Understandably, there is confusion between machine learning with AI. There is a surge of new companies who use machine learning and claim artificial intelligence. Machine learning is not AI. In fact, machine learning represents only a small (albeit important) part of AI. To illustrate, let’s look at a technology that is close to fulfilling the promise of AI: self-driving cars. Think about the technology that has to come together to drive a car and consider how much of that is machine learning vs. other forms of engineering. It’s true that machine learning is used to help classify images from cameras so algorithms can tell the difference between a car, a person or a leaf. Machine learning is likely also used to optimize control loops such as how much pressure on a brake is needed to stop a car in different weather conditions.
These are important, but they are such a small part of the self-driving solution. Logic such as understanding the rules of the road and the ability to follow GPS directions. Logic that knows to apply the brake when cameras see slowing traffic.
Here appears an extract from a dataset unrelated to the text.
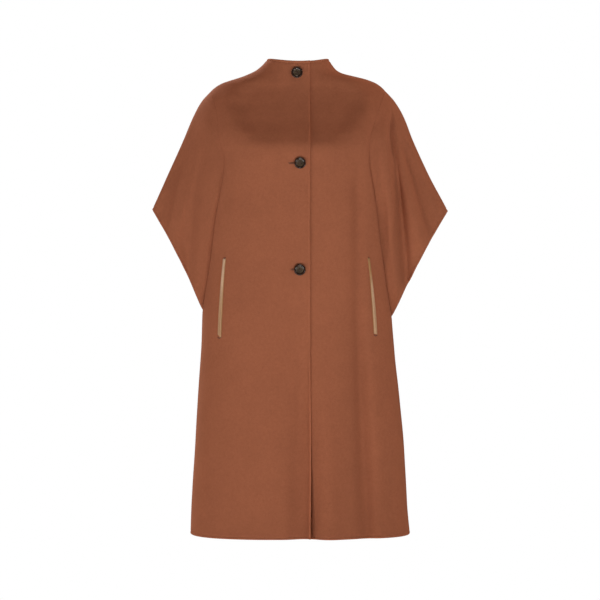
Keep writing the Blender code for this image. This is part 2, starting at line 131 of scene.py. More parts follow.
OUTLINE = curves(
    "z half shift",
    (0.0354, 0.0662, -0.0021),
    (0.0217, 0.0769, -0.0038),
    (0.0107, 0.0887, -0.0059),
    (0.0042, 0.1009, -0.0064),
    (-0.0024, 0.1202, -0.0034),
    (-0.0112, 0.1509, -0.0004),
    (-0.0199, 0.1719, -0.0013),
    (-0.034, 0.19, -0.0023),
    (-0.0571, 0.21, -0.0016),
    (-0.085, 0.219, -0.0012),
    (-0.13, 0.212, -0.0025),
    (-0.19, 0.203, -0.0035),
    (-0.28, 0.2, -0.004),
    (-0.37, 0.2005, -0.004),
    (-0.521, 0.2066, -0.0035),
    (-0.6018, 0.2113, -0.0017),
    (-0.7112, 0.2207, -0.0004),
    (-0.8205, 0.2284, 0.0011),
    (-0.93, 0.2349, 0.0012),
    (-0.9975, 0.239, 0.003),
)

ARMHOLE = curves(
    "z half shift",
    (-0.034, 0.19, -0.0023),
    (-0.09, 0.1735, -0.004),
    (-0.143, 0.1638, -0.009),
    (-0.19, 0.1578, -0.0045),
    (-0.24, 0.1645, -0.0037),
    (-0.314, 0.178, -0.0048),
    (-0.438, 0.193, -0.0048),
    (-0.521, 0.2066, -0.0035),
)

OVERARM = curves(
    "z half shift",
    (-0.034, 0.19, -0.0023),
    (-0.0571, 0.2108, -0.0016),
    (-0.0877, 0.2283, -0.0008),
    (-0.1424, 0.2512, -0.0015),
    (-0.208, 0.2808, -0.0013),
    (-0.2955, 0.3237, 0.0019),
)

SECTIONS = curves(
    "z front back square",
    (0.0354, 0.064, 0.052, 2.1),
    (0.0042, 0.067, 0.067, 2.0),
    (-0.0199, 0.0745, 0.079, 1.95),
    (-0.0571, 0.0925, 0.093, 2.1),
    (-0.1, 0.116, 0.104, 2.35),
    (-0.14, 0.1375, 0.109, 2.5),
    (-0.165, 0.1425, 0.1095, 2.55),
    (-0.28, 0.1435, 0.11, 2.65),
    (-0.37, 0.1445, 0.116, 2.7),
    (-0.521, 0.148, 0.133, 2.8),
    (-0.7112, 0.157, 0.147, 2.9),
    (-0.9975, 0.17, 0.165, 3.0),
)

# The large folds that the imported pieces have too. Each runs down from its top to the hem.
BODY_FOLDS = table(
    "layer top_x top_z hem_x width height",
    (FRONT, 0.115, -0.5, 0.141, 0.03, -0.007),
    (FRONT, 0.052, -0.62, 0.068, 0.024, 0.004),
    (FRONT, 0.022, -0.66, 0.014, 0.014, -0.006),
    (FRONT, -0.01, -0.66, -0.006, 0.016, -0.005),
    (FRONT, -0.075, -0.6, -0.085, 0.04, 0.003),
    (BACK, -0.1, -0.45, -0.13, 0.032, -0.007),
    (BACK, -0.02, -0.55, -0.03, 0.034, 0.005),
    (BACK, 0.07, -0.4, 0.09, 0.03, -0.006),
)

SLEEVE_FOLDS = table(
    "side layer top hem width height",
    (LEFT, FRONT, 0.72, 0.3, 0.095, -0.015),
    (LEFT, FRONT, 0.3, 0.13, 0.07, 0.005),
    (LEFT, FRONT, 0.62, 0.6, 0.08, 0.006),
    (LEFT, FRONT, 0.74, 0.76, 0.055, -0.005),
    (RIGHT, FRONT, 0.7, 0.32, 0.11, -0.007),
    (RIGHT, FRONT, 0.6, 0.62, 0.09, 0.005),
    (RIGHT, FRONT, 0.84, 0.82, 0.07, -0.004),
    (LEFT, BACK, 0.68, 0.38, 0.11, -0.01),
    (LEFT, BACK, 0.6, 0.68, 0.09, 0.005),
    (RIGHT, BACK, 0.66, 0.34, 0.1, -0.012),
    (RIGHT, BACK, 0.64, 0.7, 0.085, 0.005),
)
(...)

This logic comes out of the brains of engineers and is coded as inference rules, decision trees and plain old software. Imagine creating a self-driving car using only machine learning algorithms. Would we let the car loose randomly, allowing it to crash so that the machine learning algorithms perform better next time? It wouldn’t work of course. Rules and logic are just as important, or perhaps more important, than machine learning in creating AI.
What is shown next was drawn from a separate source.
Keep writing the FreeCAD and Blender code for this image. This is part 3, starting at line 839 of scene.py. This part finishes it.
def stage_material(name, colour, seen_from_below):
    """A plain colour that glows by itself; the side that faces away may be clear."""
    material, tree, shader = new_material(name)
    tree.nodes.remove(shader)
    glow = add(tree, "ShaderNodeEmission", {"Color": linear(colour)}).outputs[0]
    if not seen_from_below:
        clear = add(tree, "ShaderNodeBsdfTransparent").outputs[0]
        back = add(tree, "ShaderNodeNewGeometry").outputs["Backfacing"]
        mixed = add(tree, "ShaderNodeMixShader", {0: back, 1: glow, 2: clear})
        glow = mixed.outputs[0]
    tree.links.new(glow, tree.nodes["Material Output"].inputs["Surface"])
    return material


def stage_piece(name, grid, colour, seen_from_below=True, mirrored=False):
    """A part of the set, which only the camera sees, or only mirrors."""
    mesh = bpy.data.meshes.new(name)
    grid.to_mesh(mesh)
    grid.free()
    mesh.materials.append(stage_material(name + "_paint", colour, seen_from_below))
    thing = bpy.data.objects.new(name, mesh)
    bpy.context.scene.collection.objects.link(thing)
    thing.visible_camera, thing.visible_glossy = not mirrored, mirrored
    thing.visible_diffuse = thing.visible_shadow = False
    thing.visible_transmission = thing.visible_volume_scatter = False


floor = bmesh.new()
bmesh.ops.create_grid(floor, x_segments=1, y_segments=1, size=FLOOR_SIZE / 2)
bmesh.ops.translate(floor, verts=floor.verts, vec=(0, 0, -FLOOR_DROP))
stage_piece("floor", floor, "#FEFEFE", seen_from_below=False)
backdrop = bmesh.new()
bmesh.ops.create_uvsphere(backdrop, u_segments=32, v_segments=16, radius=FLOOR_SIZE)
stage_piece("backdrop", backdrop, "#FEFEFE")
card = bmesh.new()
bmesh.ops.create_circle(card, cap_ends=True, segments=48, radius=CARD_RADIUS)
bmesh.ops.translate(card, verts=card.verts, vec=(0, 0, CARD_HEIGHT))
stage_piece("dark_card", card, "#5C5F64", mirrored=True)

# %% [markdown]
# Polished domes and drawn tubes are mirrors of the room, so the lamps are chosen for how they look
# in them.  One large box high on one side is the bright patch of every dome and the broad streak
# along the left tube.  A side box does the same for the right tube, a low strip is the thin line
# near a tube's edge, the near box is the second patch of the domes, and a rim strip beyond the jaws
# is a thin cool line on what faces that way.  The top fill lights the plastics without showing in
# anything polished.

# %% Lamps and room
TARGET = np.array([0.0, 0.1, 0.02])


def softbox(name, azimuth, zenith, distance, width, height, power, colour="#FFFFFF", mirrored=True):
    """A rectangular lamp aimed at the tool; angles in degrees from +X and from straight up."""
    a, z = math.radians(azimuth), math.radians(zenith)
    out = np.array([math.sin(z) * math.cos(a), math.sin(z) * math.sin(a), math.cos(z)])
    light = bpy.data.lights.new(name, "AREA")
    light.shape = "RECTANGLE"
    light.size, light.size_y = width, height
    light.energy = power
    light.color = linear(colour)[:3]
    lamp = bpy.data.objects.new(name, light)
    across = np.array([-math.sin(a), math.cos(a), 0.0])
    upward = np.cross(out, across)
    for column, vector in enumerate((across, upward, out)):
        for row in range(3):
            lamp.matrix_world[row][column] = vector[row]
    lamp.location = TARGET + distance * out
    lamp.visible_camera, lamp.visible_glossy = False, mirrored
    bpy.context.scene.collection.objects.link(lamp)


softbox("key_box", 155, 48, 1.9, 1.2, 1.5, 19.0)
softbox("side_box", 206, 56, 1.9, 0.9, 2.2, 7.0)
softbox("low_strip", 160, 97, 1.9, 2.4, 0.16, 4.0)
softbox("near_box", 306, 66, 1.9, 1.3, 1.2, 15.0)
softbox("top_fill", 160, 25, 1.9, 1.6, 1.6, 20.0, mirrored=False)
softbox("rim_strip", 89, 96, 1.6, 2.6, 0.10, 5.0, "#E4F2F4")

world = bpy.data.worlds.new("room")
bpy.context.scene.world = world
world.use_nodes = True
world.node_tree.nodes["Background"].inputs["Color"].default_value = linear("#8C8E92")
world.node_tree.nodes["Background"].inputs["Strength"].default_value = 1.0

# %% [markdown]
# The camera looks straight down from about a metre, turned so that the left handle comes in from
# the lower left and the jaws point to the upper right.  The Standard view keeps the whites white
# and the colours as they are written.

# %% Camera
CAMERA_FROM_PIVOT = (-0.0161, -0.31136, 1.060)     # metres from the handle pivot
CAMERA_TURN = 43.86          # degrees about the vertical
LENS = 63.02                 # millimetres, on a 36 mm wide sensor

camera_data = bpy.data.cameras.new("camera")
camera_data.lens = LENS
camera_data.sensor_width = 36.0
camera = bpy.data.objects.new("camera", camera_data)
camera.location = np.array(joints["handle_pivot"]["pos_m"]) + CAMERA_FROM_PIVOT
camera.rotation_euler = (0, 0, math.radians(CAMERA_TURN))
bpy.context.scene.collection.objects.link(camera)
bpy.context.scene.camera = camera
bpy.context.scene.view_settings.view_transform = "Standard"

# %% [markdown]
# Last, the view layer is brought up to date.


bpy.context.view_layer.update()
There is a difference between predicting the probability of default and applying logic needed to approve a loan in real-time.
So how does this translate to the business world? Our analogy illustrates how far we are from delivering AI in business applications. Teams are spending millions creating big-data architectures and machine learning capabilities, but they are addressing a small portion of the capabilities needed to achieve AI. For example, there is a tremendous difference between a machine learning algorithm that predicts the probability that a loan will default and an AI application that approves a loan and sets a price that maximizes value for the lender while delivering the best loan for the borrower in real-time. The second requires knowledge about cost of funds, potential recovery options, an understanding of the products a lender is offering and regulatory restrictions that may influence a credit offer. All of this together requires much more than machine learning, it requires an intelligent application.
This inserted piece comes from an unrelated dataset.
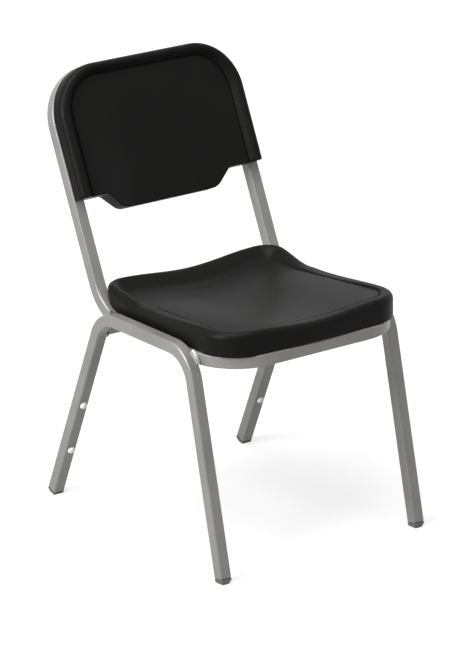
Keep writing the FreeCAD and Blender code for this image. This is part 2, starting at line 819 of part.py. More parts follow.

What does this next generation of intelligent applications look like? For one thing, they will be better at capturing human intelligence in the form of data modeling, business rules and logic. Those of us who have been in the analytics industry for a while may think ‘business rules, that’s so 90’s’. Well perhaps, but that doesn’t make it wrong. A more modern concept is ‘ontologies’, defined as a representation of entities, ideas and events with interdependent properties and relationships. More simply, an ontology captures how data should be connected and how a system should react to new conditions. Ontologies form the basis for intelligent applications and our example of self-driving cars use them extensively: for example, how gas pedal pressure relates to vehicle acceleration relates to steering relates to car travel.
The concept of ontologies may seem abstract, but there is a familiar example of an ontological system that many of us use every day – the spreadsheet.
The concept of ontologies may seem abstract, but there is a familiar example of an ontological system that many of us use every day – the spreadsheet. Think about the information a financial analyst enters into a spreadsheet. Formulas for how revenue relates to cashflow relates to income and company performance. How conversion rates impact portfolio profitability and how new sales transactions impact inventory and tax obligations. These are ontologies. Those of you who follow my articles are not surprised that I would bring the conversation back to spreadsheets. I am fascinated that a significant portion of institutional knowledge at most companies still live in these spreadsheets and I feel they represent a tremendous opportunity for innovation.
Intelligent applications will be order of magnitude faster to develop than today’s software, resulting in an explosion of innovation.
We are starting to paint a picture for the technology that powers intelligent applications. The tools will be able to capture human intelligence in the form of ontologies and easily incorporate machine learning. They will be accessible to business experts, similar to a spreadsheet, but they will be much more powerful. They will run in the cloud so authors can collaborate as they create intelligent applications. They will support powerful data relationships to more easily model realistic data structures without requiring transformation. The language for creating ontologies will be declarative, similar to spreadsheet expressions, so that authors will not require coding skills. Most importantly, intelligent application platforms will break down the walls between subject matter experts, data scientists and developers so that all of these teams can work on the same ontology, the same data, the same business logic and the same analytics, at the same time. The pendulum will swing from a focus on technology to a focus on business expertise. As a result, creating intelligent applications will require an order of magnitude less time than today’s software development cycles, resulting in an explosion of innovation.
The less skeptical believe AI will free society from less fulfilling work and allow us to explore creative pursuits considered indulgent by prior generations.
Intelligent application platforms are just beginning to move from early innovation to wider adoption. Teams are realizing that they can build predictors and classifiers using machine learning, but they have not figured out how to automate the massive amount of expert knowledge needed to make smarter decisions. This understanding will finally break the decades old reliance on spreadsheets as business experts are forced to move their business logic into platforms that can be automated. When the business, scientists and technologists are all using the same tools, innovation will begin to accelerate exponentially and we will begin what will likely be a rapid journey towards true AI in business. While some are concerned that AI will ‘take our jobs’, the less skeptical believe AI will free society from less fulfilling work and allow us to explore innovative or creative pursuits considered indulgent by prior generations.